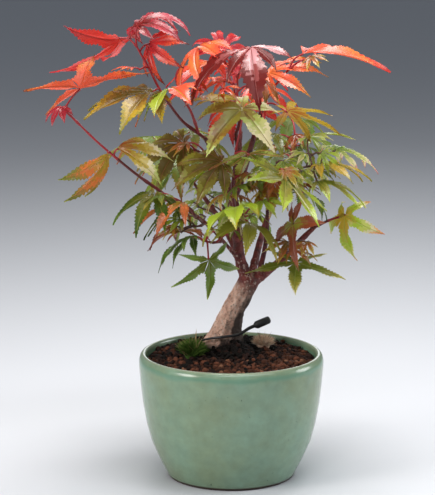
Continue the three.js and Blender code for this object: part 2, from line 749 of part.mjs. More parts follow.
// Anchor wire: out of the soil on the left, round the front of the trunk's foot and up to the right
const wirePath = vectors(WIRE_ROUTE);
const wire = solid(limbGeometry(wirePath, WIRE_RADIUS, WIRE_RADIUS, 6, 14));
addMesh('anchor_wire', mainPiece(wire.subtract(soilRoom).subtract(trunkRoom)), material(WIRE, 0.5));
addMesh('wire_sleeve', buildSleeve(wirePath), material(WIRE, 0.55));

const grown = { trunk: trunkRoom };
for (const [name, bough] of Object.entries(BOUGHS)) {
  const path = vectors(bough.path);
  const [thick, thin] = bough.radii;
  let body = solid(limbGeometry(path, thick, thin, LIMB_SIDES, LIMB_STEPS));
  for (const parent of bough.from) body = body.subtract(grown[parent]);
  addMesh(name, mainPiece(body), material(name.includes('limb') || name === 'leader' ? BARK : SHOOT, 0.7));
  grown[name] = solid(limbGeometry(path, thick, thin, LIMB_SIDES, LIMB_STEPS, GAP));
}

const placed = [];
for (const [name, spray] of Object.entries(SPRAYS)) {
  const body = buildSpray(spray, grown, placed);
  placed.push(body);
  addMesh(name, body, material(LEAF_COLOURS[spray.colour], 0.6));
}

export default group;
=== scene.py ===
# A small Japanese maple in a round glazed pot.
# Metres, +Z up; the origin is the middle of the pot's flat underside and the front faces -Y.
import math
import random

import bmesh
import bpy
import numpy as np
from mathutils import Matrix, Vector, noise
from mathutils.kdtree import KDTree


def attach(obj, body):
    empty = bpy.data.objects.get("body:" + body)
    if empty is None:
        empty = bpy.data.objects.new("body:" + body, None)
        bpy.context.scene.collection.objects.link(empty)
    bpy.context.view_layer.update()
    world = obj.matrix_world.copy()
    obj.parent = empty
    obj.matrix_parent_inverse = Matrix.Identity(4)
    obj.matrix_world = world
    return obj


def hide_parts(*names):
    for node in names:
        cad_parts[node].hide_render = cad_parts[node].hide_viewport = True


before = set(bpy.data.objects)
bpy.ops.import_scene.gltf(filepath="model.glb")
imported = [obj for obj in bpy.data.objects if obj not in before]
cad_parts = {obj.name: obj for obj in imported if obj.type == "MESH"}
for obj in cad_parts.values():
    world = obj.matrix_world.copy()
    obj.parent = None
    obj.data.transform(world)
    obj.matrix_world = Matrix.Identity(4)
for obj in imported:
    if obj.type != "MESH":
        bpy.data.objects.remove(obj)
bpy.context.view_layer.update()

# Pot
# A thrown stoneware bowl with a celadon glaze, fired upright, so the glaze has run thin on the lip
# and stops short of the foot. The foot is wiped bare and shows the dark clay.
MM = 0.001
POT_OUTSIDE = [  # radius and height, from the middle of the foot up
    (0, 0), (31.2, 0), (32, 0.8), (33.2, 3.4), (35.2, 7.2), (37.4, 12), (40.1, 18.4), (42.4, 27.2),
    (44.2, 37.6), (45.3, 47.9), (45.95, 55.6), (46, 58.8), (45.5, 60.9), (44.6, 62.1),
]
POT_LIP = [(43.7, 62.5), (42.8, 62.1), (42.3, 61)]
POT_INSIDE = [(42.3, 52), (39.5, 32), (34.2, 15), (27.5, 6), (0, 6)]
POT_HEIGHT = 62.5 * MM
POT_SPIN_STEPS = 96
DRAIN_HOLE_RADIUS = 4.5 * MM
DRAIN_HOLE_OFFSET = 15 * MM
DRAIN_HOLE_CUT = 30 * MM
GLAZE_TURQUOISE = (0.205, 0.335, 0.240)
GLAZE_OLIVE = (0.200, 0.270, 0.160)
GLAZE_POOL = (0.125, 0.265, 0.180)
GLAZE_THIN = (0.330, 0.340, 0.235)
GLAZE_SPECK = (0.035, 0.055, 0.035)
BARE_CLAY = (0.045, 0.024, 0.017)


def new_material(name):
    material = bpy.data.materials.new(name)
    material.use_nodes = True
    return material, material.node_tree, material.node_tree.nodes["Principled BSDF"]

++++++

▶ **Aim of the exercise**
Return each line of the data exactly as written above.

▶ **Response**
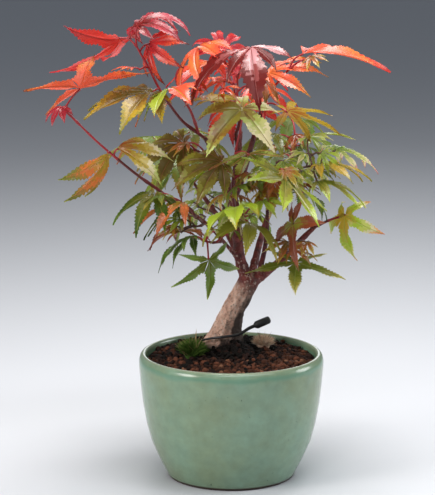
Continue the three.js and Blender code for this object: part 2, from line 749 of part.mjs. More parts follow.
// Anchor wire: out of the soil on the left, round the front of the trunk's foot and up to the right
const wirePath = vectors(WIRE_ROUTE);
const wire = solid(limbGeometry(wirePath, WIRE_RADIUS, WIRE_RADIUS, 6, 14));
addMesh('anchor_wire', mainPiece(wire.subtract(soilRoom).subtract(trunkRoom)), material(WIRE, 0.5));
addMesh('wire_sleeve', buildSleeve(wirePath), material(WIRE, 0.55));

const grown = { trunk: trunkRoom };
for (const [name, bough] of Object.entries(BOUGHS)) {
  const path = vectors(bough.path);
  const [thick, thin] = bough.radii;
  let body = solid(limbGeometry(path, thick, thin, LIMB_SIDES, LIMB_STEPS));
  for (const parent of bough.from) body = body.subtract(grown[parent]);
  addMesh(name, mainPiece(body), material(name.includes('limb') || name === 'leader' ? BARK : SHOOT, 0.7));
  grown[name] = solid(limbGeometry(path, thick, thin, LIMB_SIDES, LIMB_STEPS, GAP));
}

const placed = [];
for (const [name, spray] of Object.entries(SPRAYS)) {
  const body = buildSpray(spray, grown, placed);
  placed.push(body);
  addMesh(name, body, material(LEAF_COLOURS[spray.colour], 0.6));
}

export default group;
=== scene.py ===
# A small Japanese maple in a round glazed pot.
# Metres, +Z up; the origin is the middle of the pot's flat underside and the front faces -Y.
import math
import random

import bmesh
import bpy
import numpy as np
from mathutils import Matrix, Vector, noise
from mathutils.kdtree import KDTree


def attach(obj, body):
    empty = bpy.data.objects.get("body:" + body)
    if empty is None:
        empty = bpy.data.objects.new("body:" + body, None)
        bpy.context.scene.collection.objects.link(empty)
    bpy.context.view_layer.update()
    world = obj.matrix_world.copy()
    obj.parent = empty
    obj.matrix_parent_inverse = Matrix.Identity(4)
    obj.matrix_world = world
    return obj


def hide_parts(*names):
    for node in names:
        cad_parts[node].hide_render = cad_parts[node].hide_viewport = True


before = set(bpy.data.objects)
bpy.ops.import_scene.gltf(filepath="model.glb")
imported = [obj for obj in bpy.data.objects if obj not in before]
cad_parts = {obj.name: obj for obj in imported if obj.type == "MESH"}
for obj in cad_parts.values():
    world = obj.matrix_world.copy()
    obj.parent = None
    obj.data.transform(world)
    obj.matrix_world = Matrix.Identity(4)
for obj in imported:
    if obj.type != "MESH":
        bpy.data.objects.remove(obj)
bpy.context.view_layer.update()

# Pot
# A thrown stoneware bowl with a celadon glaze, fired upright, so the glaze has run thin on the lip
# and stops short of the foot. The foot is wiped bare and shows the dark clay.
MM = 0.001
POT_OUTSIDE = [  # radius and height, from the middle of the foot up
    (0, 0), (31.2, 0), (32, 0.8), (33.2, 3.4), (35.2, 7.2), (37.4, 12), (40.1, 18.4), (42.4, 27.2),
    (44.2, 37.6), (45.3, 47.9), (45.95, 55.6), (46, 58.8), (45.5, 60.9), (44.6, 62.1),
]
POT_LIP = [(43.7, 62.5), (42.8, 62.1), (42.3, 61)]
POT_INSIDE = [(42.3, 52), (39.5, 32), (34.2, 15), (27.5, 6), (0, 6)]
POT_HEIGHT = 62.5 * MM
POT_SPIN_STEPS = 96
DRAIN_HOLE_RADIUS = 4.5 * MM
DRAIN_HOLE_OFFSET = 15 * MM
DRAIN_HOLE_CUT = 30 * MM
GLAZE_TURQUOISE = (0.205, 0.335, 0.240)
GLAZE_OLIVE = (0.200, 0.270, 0.160)
GLAZE_POOL = (0.125, 0.265, 0.180)
GLAZE_THIN = (0.330, 0.340, 0.235)
GLAZE_SPECK = (0.035, 0.055, 0.035)
BARE_CLAY = (0.045, 0.024, 0.017)


def new_material(name):
    material = bpy.data.materials.new(name)
    material.use_nodes = True
    return material, material.node_tree, material.node_tree.nodes["Principled BSDF"]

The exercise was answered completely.